Algorithmic Collusion in Assortment Games

Abstract

This paper contributes to the ongoing debate on the plausibility of tacit collusion between sellers in algorithmic marketplaces, which can be detrimental to customers and social welfare. We study a broad class of assortment decisions routinely made by sellers on online platforms, including which products are offered to customers, at what price, and how are they displayed. In this context, algorithmic decision-support tools are extensively studied in the operations literature and widely adopted in practice. We propose simple notions of collusive outcomes to describe an optimal of collusion between sellers under full information. While computing such collusive outcomes is NP-hard, we develop a polynomial-time approximation scheme, showcasing the computational tractability afforded by our solution concept. Our main contribution is to establish that collusive outcomes can be tacitly and near-optimally reached under very limited prior market information.
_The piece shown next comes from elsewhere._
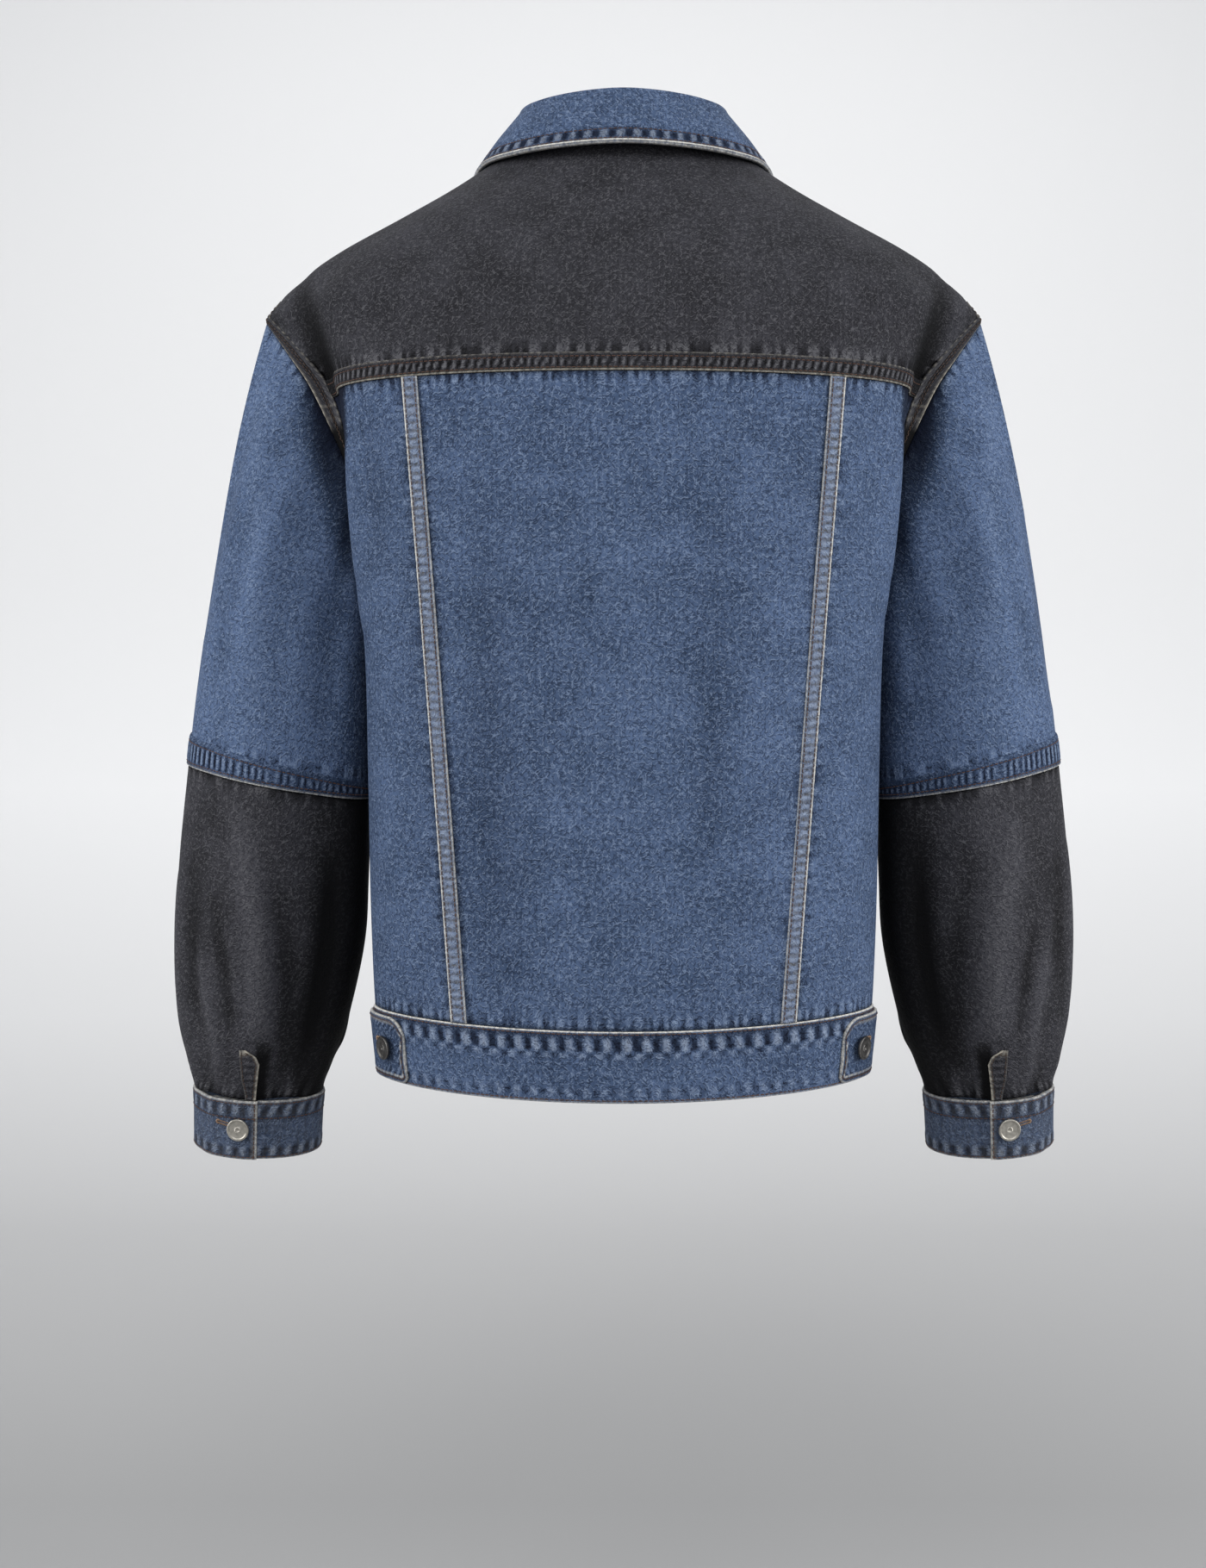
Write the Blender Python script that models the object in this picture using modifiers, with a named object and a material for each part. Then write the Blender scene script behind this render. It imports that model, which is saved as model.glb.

Surprisingly, we show that a simple variant of epsilon-greedy -- a commonly used class of learn-and-earn algorithms -- is able to dynamically learn a collusive outcome without any form of explicit communication that is prohibited by antitrust laws. This algorithm asymptotically attains a collusive outcome with a worst-case expected regret of O(T^{2/3} log T) over T periods against the full-information benchmark. These findings give theoretical support to the concerns expressed by academics and policymakers in other fields.